She was screaming at us through her behavior… to listen.

It was this sentence which caught our attention most acutely and wouldn’t let her poignant story be forgotten. 

It was her heartbreaking journey to discover her eight-year old daughter’s diagnosis, and the need her daughter had that kept her odyssey of despair and desperation in our minds.

It was her pain and anguish, along with her heroic perseverance, that compels us to share her story - and her discovery - with you.

You see, Amanda Bacon-Davis, wrote a 2023 article for the HUFFPOST -  

“When My 8-Year-Old Said These 5 Horrifying Words, I Had To Change Everything About My Parenting” - about her daughter living with persistent anxiety.

She describes throughout her article the specter of anger, intense crying, resistance to going to school, massive and violent outbursts, the scariness that marks every single day, and how hard it’s been to feel so consistently helpless and hopeless. Of not knowing what to do. 

No moment ever felt more helpless and hopeless than when her daughter, repeatedly while banging her head, screamed, 

“I JUST WANT TO DIE!”

It was a devastating, yet watershed moment.

But, with the help of the right mental health professionals and clinicians, the right school staff, and the right support system, she was ultimately able to understand this very significant truth,

As I sat in the back, holding her and observing their interaction, it suddenly clicked. All this time, she wasn’t just “behaving badly,” she was screaming at us through her behavior… to listen.

To listen. 

That is first what she needed them to do.

She needed them to notice what was going on within her. That’s what good and effective listening actually does. It notices others’ distress, their frustration, their pain. It notices what’s not being said and how that can convey very acutely that something isn’t right. It’s not only what we say, but what we don’t or can’t say because we don’t know exactly how to. And for an eight-year old, it can be incredibly hard to articulate precisely what is going on or how they are feeling - and why that way. 

Ultimately, through the help and example of the clinicians caring for her daughter, she learned exactly that. She learned that her daughter wasn’t ‘behaving badly’. She was living with acute anxiety. She was desperately trying to convey that something wasn’t right, even if she didn’t know precisely what it was or exactly how to say it. 

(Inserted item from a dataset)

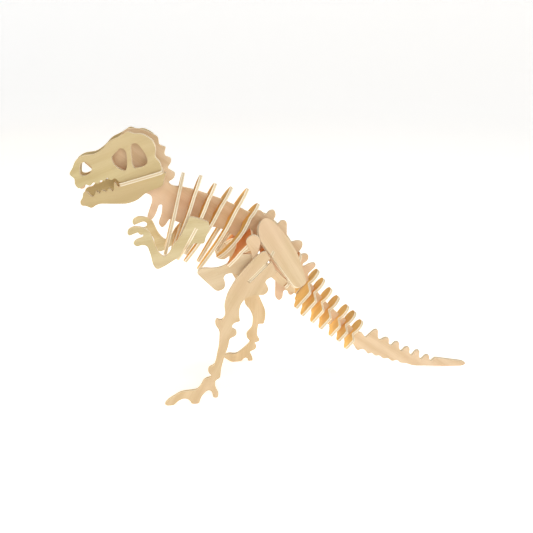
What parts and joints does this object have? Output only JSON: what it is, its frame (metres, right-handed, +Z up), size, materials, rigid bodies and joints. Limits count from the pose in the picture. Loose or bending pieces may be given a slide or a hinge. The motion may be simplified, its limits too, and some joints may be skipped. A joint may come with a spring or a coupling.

The professionals met her daughter in the place where she was. Rather than trying to change her they found that meeting her daughter in this place resolves outbursts much faster than meeting her with their frustration. She came to understand that, and now she urges all parents to evaluate their children’s behavior through this prism. She advocates for other parents in difficult situations, encouraging them to trust their intuition and to seek advice for answers. And please know, she asserts, if you are experiencing anything like what her family experienced, you are not alone.

But first, it’s vital … to listen.

That’s ultimately what we all want, what we all need. We want others to listen to us. To notice us. To know us. 

Listening is a supreme act of love. Listening is the key to opening up the doors for real human connection to happen. For when we connect, we open our hearts and our minds and our spirits. And with that, we begin to understand and feel safer, and then we begin to heal. 

For then we begin to know that we are not alone.